What reforms have been proposed or enacted to prevent wrongful detentions and deportations by ICE and CBP?
Executive summary
Policymakers, advocacy groups, lawmakers and litigants have advanced a suite of reforms to reduce wrongful detentions and deportations by ICE and CBP — ranging from new statutes to constrain detention funding and establish verification and oversight protocols, to litigation and FOIA-driven transparency efforts that expose agency expansion plans and abuses [1] [2] [3]. Simultaneously, opponents in Congress and the administration have pushed massive funding increases for detention capacity, producing a high-stakes fight over whether structural reforms or expanded enforcement will shape outcomes [4] [5].
1. Proposed federal legislation: ending for‑profit detention, restoring counsel and raising standards
Senators Alex Padilla and Cory Booker introduced the Dignity for Detained Immigrants Act to end the use of private, for‑profit detention facilities, restore due process protections including access to counsel, prohibit family detention and raise detention standards — proposals framed as restoring oversight and accountability to a swelling federal detention system [1] [6]. Allied proposals such as Padilla’s earlier Access to Counsel Act would require that U.S. citizens, lawful permanent residents and others be allowed to consult an attorney or relative when CBP detains them more than an hour at ports of entry, directly tackling pathways that have led to wrongful citizen detentions [1].
2. Oversight, verification and accountability measures pushed by advocates and firms
Private legal advocates and immigrant‑rights organizations have catalogued concrete reforms intended to prevent citizen and lawful resident mis‑detentions: mandatory identity‑verification protocols before detention, required body cameras or removal of masks except in narrowly defined situations, statutory penalties for detaining citizens, mandatory congressional reporting of citizen detentions, and expanded personal liability for DHS agents to be sued — items that show up in advocacy briefs and firm‑authored reform lists circulating on Capitol Hill [7]. Those proposals mirror congressional subcommittee concerns and a growing demand for systematic reporting after hearings documented citizen detentions [8] [7].
3. Budget fights as reform leverage: defunding detention vs. appropriations for expansion
Advocacy groups and the National Immigration Law Center have urged Congress to refuse additional FY2026 appropriations that expand ICE or CBP detention capacity, arguing funding restrictions are the most direct way to curb wrongful detentions and militarized practices [2]. In stark contrast, analysts such as the Brennan Center and reporting on the administration’s budget show massive allocations that would dramatically increase detention beds and build a durable “deportation‑industrial complex,” a dynamic that critics say undermines reform efforts by locking in capacity and contractors [4] [5].

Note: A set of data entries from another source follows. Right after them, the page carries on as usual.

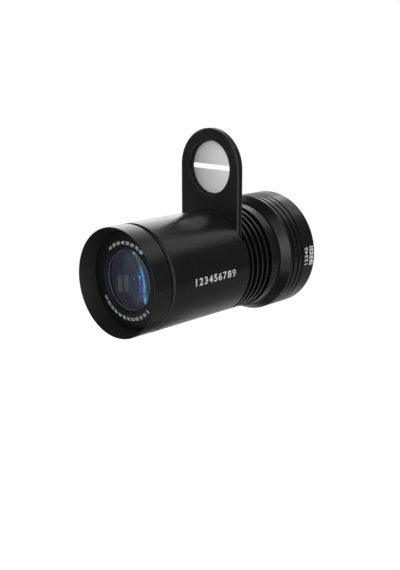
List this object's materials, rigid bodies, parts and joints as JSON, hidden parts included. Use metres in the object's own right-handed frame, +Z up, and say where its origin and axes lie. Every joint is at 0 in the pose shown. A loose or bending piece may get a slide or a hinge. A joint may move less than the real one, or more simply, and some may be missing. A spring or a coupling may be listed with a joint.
{
  "type": "gobo projector",
  "caption": "Black tubular gobo projector head with a focusing hood, a lift-out holder for a double-ended gobo slide, cooling fins and a bayonet ring for a light.",
  "frame": {"origin": "centre of the rear face, on the optical axis, where the light's front face meets the projector", "axes": "+Y towards the light, so the lens looks along -Y; +Z up, the way the gobo holder lifts out; +X to the right seen from the front"},
  "size_m": [0.0646, 0.1192, 0.1038],
  "materials": {
    "black_anodised": "satin black anodised",
    "matt_black": "matt black anodised",
    "black_steel": "black oxide",
    "spring_steel": "bright",
    "gobo_steel": "fine brushed",
    "magnet_rubber": "matt",
    "black_rubber": "matt",
    "coated_glass": "blue anti-reflection coating"
  },
  "bodies": {
    "body": {"barrel": "black_anodised", "guide_screw": "black_steel", "finned_body": "black_anodised", "gate_cover": "matt_black", "holder_spring": "spring_steel", "gate_block": "matt_black", "gate_screw": "black_steel", "front_condenser": "coated_glass", "condenser_spacer": "matt_black", "rear_condenser": "coated_glass", "condenser_ring": "matt_black", "rear_housing": "black_anodised", "bayonet_spring": "spring_steel", "mount_ring": "black_steel", "mount_screw_1": "black_steel", "mount_screw_2": "black_steel", "mount_screw_3": "black_steel"},
    "lens_unit": {"lens_tube": "matt_black", "name_ring": "matt_black", "front_lens": "coated_glass", "lens_spacer": "matt_black", "rear_lens": "coated_glass", "tube_clip": "spring_steel"},
    "focus_unit": {"focus_ring": "black_anodised", "friction_ring": "black_rubber"},
    "holder": {"holder_frame": "black_anodised", "magnet_sheet": "magnet_rubber"},
    "gobo": {"gobo_slide": "gobo_steel"}
  },
  "joints": [
    {"name": "focus_travel", "type": "slide", "parent": "body", "child": "lens_unit", "axis": [0, -1, 0], "range_m": [0, 0.008]},
    {"name": "focus_turn", "type": "hinge", "parent": "lens_unit", "child": "focus_unit", "pos_m": [0, -0.11, 0], "axis": [0, -1, 0], "range_deg": [0, 288]},
    {"name": "holder_lift", "type": "slide", "parent": "body", "child": "holder", "axis": [0, 0, 1], "range_m": [0, 0.052]},
    {"name": "gobo_lift", "type": "slide", "parent": "holder", "child": "gobo", "axis": [0, 0, 1], "range_m": [0, 0.09]}
  ],
  "couplings": [
    {"joint": "focus_turn", "follows": "focus_travel", "rad_per_m": 628.3}
  ]
}
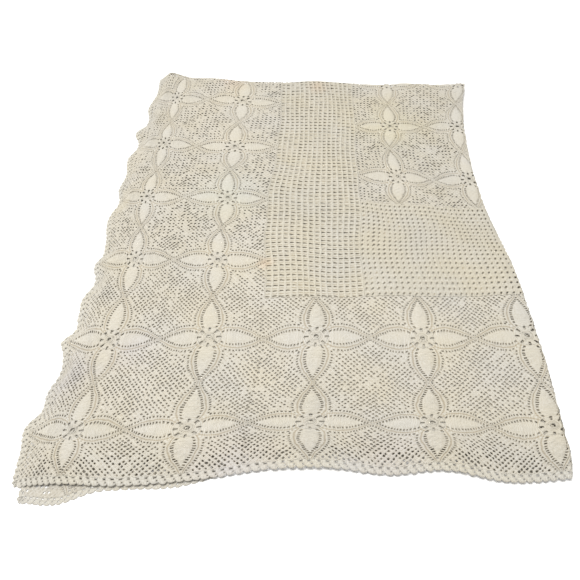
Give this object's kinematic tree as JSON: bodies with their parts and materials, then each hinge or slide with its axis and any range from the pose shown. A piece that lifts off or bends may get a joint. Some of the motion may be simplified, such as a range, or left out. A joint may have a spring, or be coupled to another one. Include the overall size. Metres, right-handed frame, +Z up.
{
  "type": "crochet bedspread",
  "caption": "Openwork crochet bedspread of flower squares and mesh bands with a scalloped hem, folded in quarters and lying flat.",
  "frame": {"origin": "under the middle of the folded bedspread, on the surface it lies on", "axes": "+Z up out of the stack; +Y towards the far fold, along the bedspread's length; +X towards the lengthwise fold"},
  "size_m": [0.9759, 1.282, 0.0304],
  "materials": {
    "flower_cotton": "matte cream crochet cotton with raised petals and eyelets",
    "mesh_cotton": "matte cream crochet cotton, open mesh with raised ribs"
  },
  "bodies": {
    "root": {"flower_border": "flower_cotton", "side_band_left": "mesh_cotton", "side_band_right": "mesh_cotton", "end_band_near": "mesh_cotton", "end_band_far": "mesh_cotton", "flower_centre": "flower_cotton"}
  },
  "joints": []
}
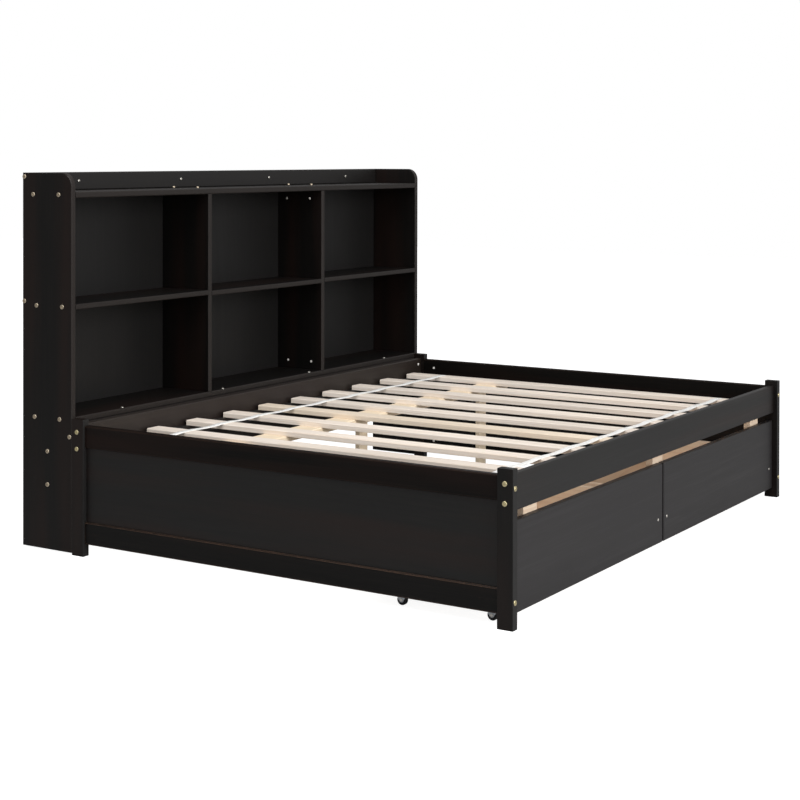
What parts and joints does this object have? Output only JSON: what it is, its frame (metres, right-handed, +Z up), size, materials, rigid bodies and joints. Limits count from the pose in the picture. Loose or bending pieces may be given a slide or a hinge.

4. Litigation, FOIA and court orders: forcing transparency and limits on tactics
The ACLU’s FOIA litigation and class actions have exposed ICE proposals to expand detention nationwide and have produced suits challenging suspicionless stops, warrantless arrests and racial profiling — litigation that seeks systemic remedies as much as individual relief [3] [9]. Courts have been a mixed avenue: while lower court orders sought to restrain certain CBP/ICE tactics, appellate actions have at times paused those limits, illustrating the uncertain, case‑driven nature of reform via litigation [10].
5. Watchdog reports and political framing: evidence, narrative, and agendas
Congressional subcommittee reports and watchdog findings have highlighted that ICE and CBP have limited statutory authority to detain citizens and that wrongful detentions and removals have occurred, providing empirical fuel for reformers [8] [7]. Advocacy organizations frame funding increases and expanded enforcement as deliberate policy choices that amplify harms and create perverse incentives for private contractors and expanded deterrence, an argument that informs campaigns to block appropriations and demand structural change [11] [12].
6. Limits of current reporting and open questions
Public reporting documents proposed bills, advocacy priorities and agency plans, but gaps remain on how quickly enacted reforms would change day‑to‑day field practices, the scale of congressional consensus for statutory penalties or liability provisions, and the durability of reforms against renewed appropriations or executive action; those are not fully answered by the available sources [1] [4] [3].